Descent is the only thing I'm often fairly good at. A big plus is it doesn't need the energy involved in the ascent. For me the rhythm or momentum is probably a major factor though I find it hard to analyse my own movements. I think if I make even a very short pause at each step I am much slower. I've looked ahead at least a few metres and the next foot moves immediately the previous is secure, using protruding edges and sharp edges as stops and for grip. Often use short zig zagging and digging whole side of boot on grass etc. The points made about light sacs (balance) and lighter, nimble boots (possibly B2s) work for me. I don't use poles (yet) though many find them invaluable. Upright, turning torso and often using arms for balance. Now I'm older I don't make long leaping bounds but use much shorter though still rapid steps. I quite like scree, fewer people seem to enjoy scree running these days (less small scree left in popular areas of UK?). Bonus of aging is that my distance vision has improved so no glasses vision problem in driving rain.

 Toerag 17 Feb 2020
In reply to stevefroud:

The question is, why are you slower? Is it

a) because you're being more cautious as you don't trust your feet not to slip

b) because you're stepping down, stopping to work out where to go next, then stepping again

c) because you're getting tired (burning quads!) and having to be more careful

Personally, I've found it mainly to be a confidence in footwear issue when I've been slow.  Stiff boots with little feel are particularly bad.  One or more poles make a massive difference on steep steppy terrain as you can lower yourself onto the lower level under control instead of having to remain in balance. 

Top tip for walking on bare slippy rock - place your feet in corners so they can't slide anywhere. Next best is edges.  The worst is in the middle of a flat bit as you never know when you're going to slip, and when you do you'll either a) pull your groin stopping the slide or b) hurt something when your foot comes to a stop or slips over an edge.  30 years of fishing on algae & seaweed-covered rocks has given me significant expertise in not falling over on slippery rock .

 The Grist 17 Feb 2020
In reply to stevefroud:

Sounds a bit silly but I do not see the issue. If I am out with people it is an issue if they are slow on the way to the route as the route may be taken and speed can be safety but going down it is far less of an issue. At worst I wait every now and again for them to catch up (or they wait for me). If it gets dark also no issue as we have torches and a map. I would rather partners go their own pace on the way down and are safe than they rush and fall.

Re: exercises I guess do it more....

It could also be a stamina issue. Do long days and long runs / bike rides.

 kathrync 17 Feb 2020
In reply to stevefroud:

I have this problem too - I've always been slow on descents.  The problem has been exacerbated by instability in my ankle after injuring it one too many times, which makes me cautious, but I was always slow even before that.
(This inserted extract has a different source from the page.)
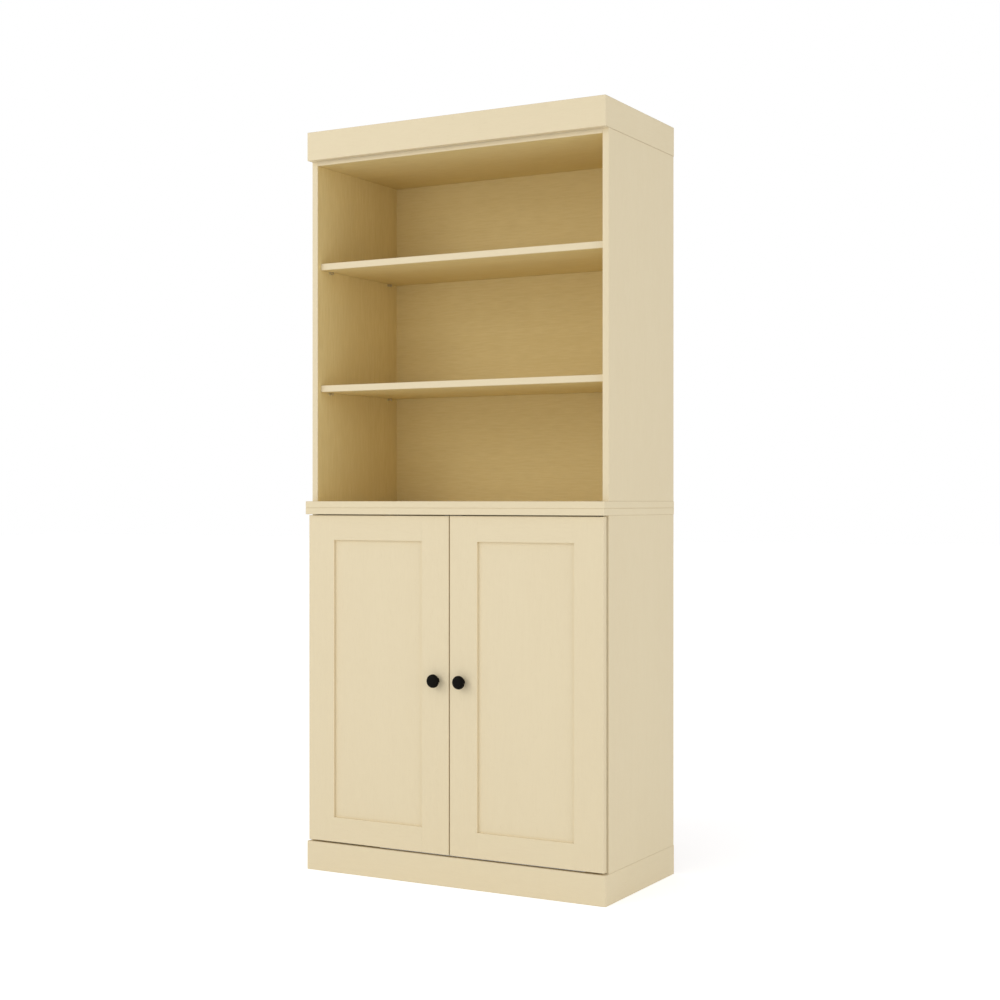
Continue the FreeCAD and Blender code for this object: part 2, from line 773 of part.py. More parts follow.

Things that I find help include walking poles, wearing flexible footwear that gives good proprioceptive feedback, making a conscious effort not to lean back, taking small steps at a reasonably fast cadence, relaxing and lots of practice.

Things that I find really don't help include stiff boots (I am much slower in my winter boots than my summer boots), and feeling under pressure.

 mysterion 17 Feb 2020
In reply to stevefroud:

On steep, steppy ground I tend to raise my arms as each foot makes contact. This seems to unweight the impact and allows for a quick rebalancing as the arms come down again. I suppose it's just skipping really.

Post edited at 16:56
 kathrync 17 Feb 2020
In reply to mysterion:

> On steep, steppy ground I tend to raise my arms as each foot makes contact. This seems to unweight the impact and allows for a quick rebalancing as the arms come down again. I suppose it's just skipping really.

Interestingly, toddlers tend to put their arms up in the air when they first start walking for balance too

 Basemetal 17 Feb 2020
In reply to mysterion:

> On steep, steppy ground I tend to raise my arms as each foot makes contact. This seems to unweight the impact and allows for a quick rebalancing as the arms come down again. I suppose it's just skipping really.

That should weight your foot if that's really how you're timing it. I raise my arms for balance quite often, it helps quite a bit.

 Wainers44 17 Feb 2020
In reply to stevefroud:

Really concentrate on foot placement and balance. Sounds obvious but the clatter some make when going downhill is shocking!

Think balance and Toy Story.....ie "falling with style"!!

 C Witter 17 Feb 2020
In reply to stevefroud:

45l pack? I think, if you're struggling to keep up with the others, you should give them a bit of extra weight - that always slows the beggars down ;)

 Emily_pipes 17 Feb 2020
In reply to C Witter:

Aye, try sneaking rocks into their packs when they're not looking. 

1
 John Kelly 17 Feb 2020
In reply to stevefroud:

Swap rucksack to 30 ltrs and learn to slackline

1
In reply to stevefroud:

Thanks everyone for the comments, been too busy to reply until now but here goes. Rigid boots are because I've been into the snow and I've and been wearing crampons for several hours so no option there. The 45litre rucksack tends to be full in the carpark but gradually empties as I get higher as jackets, gloves axe helmet and crampons come out (and lunch gets eaten). Think overall its probably a confidence/fear of slipping issue alongside a balance thing. On the right day I can hit that rythmn and go quicker but sometimes it just doesn't seem so easy. Overall I think I'll prescribe myself more trips to the mountains for more research! 😀 

 Pero 20 Feb 2020
In reply to stevefroud:

What do you mean by "slow"?  Take Sgurr a'Mhaim in the Mamores, for example, and the steep continuous 1000m descent to the lower car park.  How long would that take you?   How long do you think it should take? 

Post edited at 10:04
 Toerag 20 Feb 2020
In reply to stevefroud:

> Rigid boots are because I've been into the snow and I've and been wearing crampons for several hours so no option there.

Is it an option to wear snowshoes with bendier boots instead of stiff boots and crampons?